REQUEST =
Up to and including the line that contains "const UPRIGHT_BASE = 3.6;", write out each line of the material from its first line, exactly.

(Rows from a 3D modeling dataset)
____________

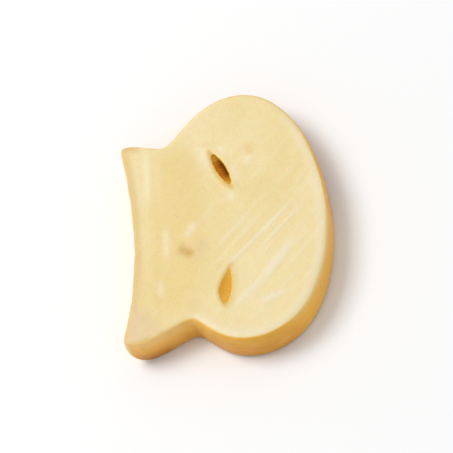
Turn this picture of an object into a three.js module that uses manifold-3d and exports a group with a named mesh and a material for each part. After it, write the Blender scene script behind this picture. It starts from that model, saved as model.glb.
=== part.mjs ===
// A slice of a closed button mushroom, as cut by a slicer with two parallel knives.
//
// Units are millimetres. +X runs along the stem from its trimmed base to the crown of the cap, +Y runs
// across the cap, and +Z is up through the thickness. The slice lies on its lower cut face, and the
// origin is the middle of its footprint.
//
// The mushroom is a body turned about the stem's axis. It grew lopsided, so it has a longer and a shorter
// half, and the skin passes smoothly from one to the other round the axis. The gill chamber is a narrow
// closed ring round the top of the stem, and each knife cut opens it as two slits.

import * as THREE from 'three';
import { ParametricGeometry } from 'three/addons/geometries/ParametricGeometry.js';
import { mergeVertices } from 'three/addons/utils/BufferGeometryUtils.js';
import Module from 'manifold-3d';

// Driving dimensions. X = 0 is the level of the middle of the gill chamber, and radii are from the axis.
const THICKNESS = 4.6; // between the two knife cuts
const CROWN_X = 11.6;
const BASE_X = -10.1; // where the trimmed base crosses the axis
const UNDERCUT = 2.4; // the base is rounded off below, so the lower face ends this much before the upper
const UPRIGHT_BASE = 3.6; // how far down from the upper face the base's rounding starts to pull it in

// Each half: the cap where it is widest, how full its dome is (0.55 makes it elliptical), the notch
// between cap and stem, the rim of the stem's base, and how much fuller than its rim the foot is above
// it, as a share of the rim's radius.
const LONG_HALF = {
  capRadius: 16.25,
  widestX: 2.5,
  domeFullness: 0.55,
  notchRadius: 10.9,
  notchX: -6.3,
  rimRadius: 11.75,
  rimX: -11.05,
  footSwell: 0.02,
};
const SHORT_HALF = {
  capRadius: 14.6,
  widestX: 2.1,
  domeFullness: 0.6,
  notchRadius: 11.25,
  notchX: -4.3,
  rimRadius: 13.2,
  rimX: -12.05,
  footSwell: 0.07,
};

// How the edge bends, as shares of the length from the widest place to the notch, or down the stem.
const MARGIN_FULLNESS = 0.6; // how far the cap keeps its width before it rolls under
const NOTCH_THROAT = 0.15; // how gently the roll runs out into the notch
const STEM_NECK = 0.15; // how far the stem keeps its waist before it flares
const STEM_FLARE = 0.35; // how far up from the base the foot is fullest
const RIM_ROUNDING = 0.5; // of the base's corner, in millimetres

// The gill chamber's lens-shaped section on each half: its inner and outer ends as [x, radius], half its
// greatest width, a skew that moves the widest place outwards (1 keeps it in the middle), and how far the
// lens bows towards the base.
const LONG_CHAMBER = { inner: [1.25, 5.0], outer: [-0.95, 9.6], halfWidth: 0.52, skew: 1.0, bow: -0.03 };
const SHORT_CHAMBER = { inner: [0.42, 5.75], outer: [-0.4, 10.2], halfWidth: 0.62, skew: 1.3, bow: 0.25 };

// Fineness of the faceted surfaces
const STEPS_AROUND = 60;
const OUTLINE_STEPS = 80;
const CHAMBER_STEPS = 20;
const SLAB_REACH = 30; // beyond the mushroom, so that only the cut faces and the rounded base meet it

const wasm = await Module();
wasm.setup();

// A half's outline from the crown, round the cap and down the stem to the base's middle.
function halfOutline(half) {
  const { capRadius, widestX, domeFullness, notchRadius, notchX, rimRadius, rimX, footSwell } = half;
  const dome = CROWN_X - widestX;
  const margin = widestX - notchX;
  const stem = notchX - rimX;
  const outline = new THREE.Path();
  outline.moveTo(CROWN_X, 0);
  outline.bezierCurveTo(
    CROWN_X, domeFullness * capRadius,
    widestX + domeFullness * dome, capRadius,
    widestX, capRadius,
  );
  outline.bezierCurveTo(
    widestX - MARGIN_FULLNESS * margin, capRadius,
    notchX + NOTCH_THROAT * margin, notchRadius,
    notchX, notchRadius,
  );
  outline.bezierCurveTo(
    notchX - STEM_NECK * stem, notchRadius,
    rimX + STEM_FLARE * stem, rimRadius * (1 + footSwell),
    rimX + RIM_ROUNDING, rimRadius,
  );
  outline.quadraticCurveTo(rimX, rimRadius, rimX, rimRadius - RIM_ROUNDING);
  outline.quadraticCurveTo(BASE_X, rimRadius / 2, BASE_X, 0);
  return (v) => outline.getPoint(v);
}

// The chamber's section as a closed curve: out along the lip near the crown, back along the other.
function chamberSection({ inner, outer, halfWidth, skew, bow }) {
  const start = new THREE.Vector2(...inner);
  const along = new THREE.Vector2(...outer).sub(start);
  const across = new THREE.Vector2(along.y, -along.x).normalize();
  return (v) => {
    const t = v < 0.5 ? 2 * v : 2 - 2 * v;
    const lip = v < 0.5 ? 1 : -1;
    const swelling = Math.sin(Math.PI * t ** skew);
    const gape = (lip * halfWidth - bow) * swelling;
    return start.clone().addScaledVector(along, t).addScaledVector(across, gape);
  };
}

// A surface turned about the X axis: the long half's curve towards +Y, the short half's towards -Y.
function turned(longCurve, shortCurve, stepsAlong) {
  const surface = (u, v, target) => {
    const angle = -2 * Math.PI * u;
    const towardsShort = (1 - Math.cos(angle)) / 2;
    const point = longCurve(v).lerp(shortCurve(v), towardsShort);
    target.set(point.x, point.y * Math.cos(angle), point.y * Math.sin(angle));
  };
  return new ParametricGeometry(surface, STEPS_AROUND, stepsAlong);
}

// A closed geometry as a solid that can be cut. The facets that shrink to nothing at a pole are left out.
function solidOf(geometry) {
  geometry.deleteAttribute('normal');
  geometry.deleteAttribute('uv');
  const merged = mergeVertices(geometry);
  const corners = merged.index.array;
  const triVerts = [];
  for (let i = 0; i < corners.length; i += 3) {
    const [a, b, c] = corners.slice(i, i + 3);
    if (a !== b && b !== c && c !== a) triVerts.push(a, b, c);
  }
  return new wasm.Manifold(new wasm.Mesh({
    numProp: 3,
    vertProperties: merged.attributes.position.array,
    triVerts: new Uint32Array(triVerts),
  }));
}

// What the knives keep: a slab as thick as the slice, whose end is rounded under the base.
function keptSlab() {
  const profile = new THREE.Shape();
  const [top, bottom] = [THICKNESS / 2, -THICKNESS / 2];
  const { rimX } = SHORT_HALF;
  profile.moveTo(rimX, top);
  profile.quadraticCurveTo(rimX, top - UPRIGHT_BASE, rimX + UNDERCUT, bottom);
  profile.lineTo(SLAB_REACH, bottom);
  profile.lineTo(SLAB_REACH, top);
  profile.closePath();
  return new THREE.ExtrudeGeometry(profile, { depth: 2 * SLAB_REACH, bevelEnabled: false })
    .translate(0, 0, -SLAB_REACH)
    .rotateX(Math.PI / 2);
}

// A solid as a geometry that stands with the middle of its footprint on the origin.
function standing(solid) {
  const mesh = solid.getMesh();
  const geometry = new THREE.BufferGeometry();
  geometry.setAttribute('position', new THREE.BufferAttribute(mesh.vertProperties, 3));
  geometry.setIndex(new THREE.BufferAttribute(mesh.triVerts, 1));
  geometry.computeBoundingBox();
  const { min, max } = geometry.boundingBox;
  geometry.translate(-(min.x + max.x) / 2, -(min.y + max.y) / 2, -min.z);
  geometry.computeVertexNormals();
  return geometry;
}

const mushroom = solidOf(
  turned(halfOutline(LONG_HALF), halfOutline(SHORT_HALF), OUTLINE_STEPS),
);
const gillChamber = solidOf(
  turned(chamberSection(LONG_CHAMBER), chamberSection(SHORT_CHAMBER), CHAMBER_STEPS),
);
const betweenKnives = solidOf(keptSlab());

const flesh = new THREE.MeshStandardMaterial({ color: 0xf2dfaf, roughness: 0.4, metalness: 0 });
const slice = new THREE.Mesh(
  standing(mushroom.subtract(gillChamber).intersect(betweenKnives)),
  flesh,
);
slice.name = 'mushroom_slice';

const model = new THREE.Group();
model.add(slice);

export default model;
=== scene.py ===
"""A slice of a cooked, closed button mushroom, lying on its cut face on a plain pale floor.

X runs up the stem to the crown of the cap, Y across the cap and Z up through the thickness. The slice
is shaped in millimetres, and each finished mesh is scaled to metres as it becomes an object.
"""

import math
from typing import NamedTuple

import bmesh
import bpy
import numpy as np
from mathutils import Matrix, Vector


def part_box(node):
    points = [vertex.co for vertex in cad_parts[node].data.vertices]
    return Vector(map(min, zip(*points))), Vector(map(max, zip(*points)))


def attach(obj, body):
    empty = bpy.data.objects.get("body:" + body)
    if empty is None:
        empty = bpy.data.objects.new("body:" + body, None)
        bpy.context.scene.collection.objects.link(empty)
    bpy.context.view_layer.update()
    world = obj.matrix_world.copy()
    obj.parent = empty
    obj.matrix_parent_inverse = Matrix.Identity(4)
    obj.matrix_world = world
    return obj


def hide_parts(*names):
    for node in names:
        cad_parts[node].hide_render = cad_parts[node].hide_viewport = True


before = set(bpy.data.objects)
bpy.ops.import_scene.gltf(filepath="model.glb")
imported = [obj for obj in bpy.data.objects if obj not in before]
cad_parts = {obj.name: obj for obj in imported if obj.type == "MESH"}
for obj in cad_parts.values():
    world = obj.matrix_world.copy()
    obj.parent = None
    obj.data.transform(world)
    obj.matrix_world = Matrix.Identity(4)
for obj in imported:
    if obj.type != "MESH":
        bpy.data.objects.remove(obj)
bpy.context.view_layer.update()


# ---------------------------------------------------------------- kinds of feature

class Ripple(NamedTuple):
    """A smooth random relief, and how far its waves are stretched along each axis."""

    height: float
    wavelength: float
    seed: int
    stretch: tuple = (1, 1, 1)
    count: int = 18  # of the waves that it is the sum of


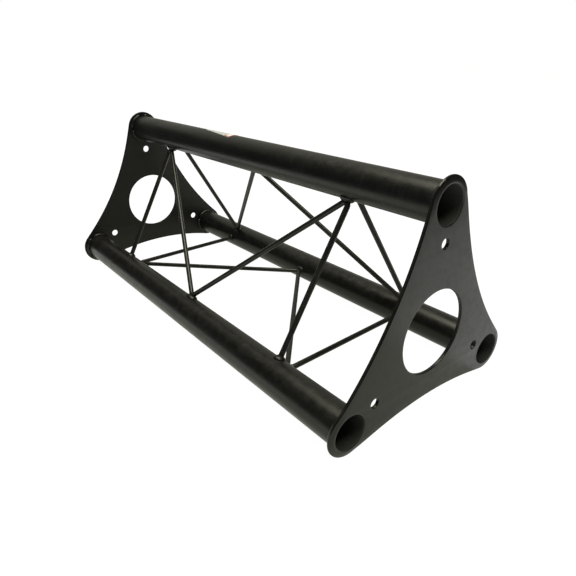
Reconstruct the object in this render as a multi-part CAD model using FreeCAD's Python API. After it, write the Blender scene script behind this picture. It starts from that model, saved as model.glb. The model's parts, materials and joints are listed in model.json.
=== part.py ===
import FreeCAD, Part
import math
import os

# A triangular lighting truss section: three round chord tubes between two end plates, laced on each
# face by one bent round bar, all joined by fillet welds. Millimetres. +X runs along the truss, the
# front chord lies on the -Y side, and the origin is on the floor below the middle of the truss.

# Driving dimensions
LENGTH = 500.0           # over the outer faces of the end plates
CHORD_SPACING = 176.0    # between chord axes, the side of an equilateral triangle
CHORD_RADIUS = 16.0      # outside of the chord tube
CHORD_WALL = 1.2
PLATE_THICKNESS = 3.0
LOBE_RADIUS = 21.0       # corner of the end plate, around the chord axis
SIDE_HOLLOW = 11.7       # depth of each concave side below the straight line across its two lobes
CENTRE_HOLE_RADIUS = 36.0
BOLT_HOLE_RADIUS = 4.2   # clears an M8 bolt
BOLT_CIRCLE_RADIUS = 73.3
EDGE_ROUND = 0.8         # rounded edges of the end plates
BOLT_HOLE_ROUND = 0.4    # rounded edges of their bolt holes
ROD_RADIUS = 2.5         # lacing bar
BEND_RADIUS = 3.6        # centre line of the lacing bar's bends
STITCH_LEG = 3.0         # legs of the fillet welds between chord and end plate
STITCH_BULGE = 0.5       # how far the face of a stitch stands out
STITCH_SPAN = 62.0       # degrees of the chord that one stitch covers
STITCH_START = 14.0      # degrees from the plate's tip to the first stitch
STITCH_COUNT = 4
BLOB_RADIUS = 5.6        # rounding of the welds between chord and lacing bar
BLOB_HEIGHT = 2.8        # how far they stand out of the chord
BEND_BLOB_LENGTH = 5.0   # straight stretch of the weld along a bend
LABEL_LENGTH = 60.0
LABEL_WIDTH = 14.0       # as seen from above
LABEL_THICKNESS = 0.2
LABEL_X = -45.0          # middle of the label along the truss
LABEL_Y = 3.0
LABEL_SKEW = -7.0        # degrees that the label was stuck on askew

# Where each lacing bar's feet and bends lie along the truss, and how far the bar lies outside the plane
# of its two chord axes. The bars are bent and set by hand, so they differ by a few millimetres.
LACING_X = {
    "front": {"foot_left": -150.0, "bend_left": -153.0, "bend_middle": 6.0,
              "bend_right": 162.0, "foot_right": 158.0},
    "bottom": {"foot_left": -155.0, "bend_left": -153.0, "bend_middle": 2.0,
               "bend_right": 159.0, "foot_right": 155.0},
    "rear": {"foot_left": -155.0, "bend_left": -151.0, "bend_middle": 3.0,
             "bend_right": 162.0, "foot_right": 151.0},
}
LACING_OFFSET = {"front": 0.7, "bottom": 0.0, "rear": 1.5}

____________

EXERCISE OUTPUT =
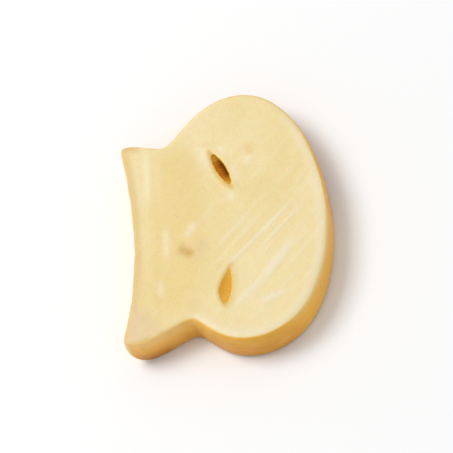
Turn this picture of an object into a three.js module that uses manifold-3d and exports a group with a named mesh and a material for each part. After it, write the Blender scene script behind this picture. It starts from that model, saved as model.glb.
=== part.mjs ===
// A slice of a closed button mushroom, as cut by a slicer with two parallel knives.
//
// Units are millimetres. +X runs along the stem from its trimmed base to the crown of the cap, +Y runs
// across the cap, and +Z is up through the thickness. The slice lies on its lower cut face, and the
// origin is the middle of its footprint.
//
// The mushroom is a body turned about the stem's axis. It grew lopsided, so it has a longer and a shorter
// half, and the skin passes smoothly from one to the other round the axis. The gill chamber is a narrow
// closed ring round the top of the stem, and each knife cut opens it as two slits.

import * as THREE from 'three';
import { ParametricGeometry } from 'three/addons/geometries/ParametricGeometry.js';
import { mergeVertices } from 'three/addons/utils/BufferGeometryUtils.js';
import Module from 'manifold-3d';

// Driving dimensions. X = 0 is the level of the middle of the gill chamber, and radii are from the axis.
const THICKNESS = 4.6; // between the two knife cuts
const CROWN_X = 11.6;
const BASE_X = -10.1; // where the trimmed base crosses the axis
const UNDERCUT = 2.4; // the base is rounded off below, so the lower face ends this much before the upper
const UPRIGHT_BASE = 3.6; // how far down from the upper face the base's rounding starts to pull it in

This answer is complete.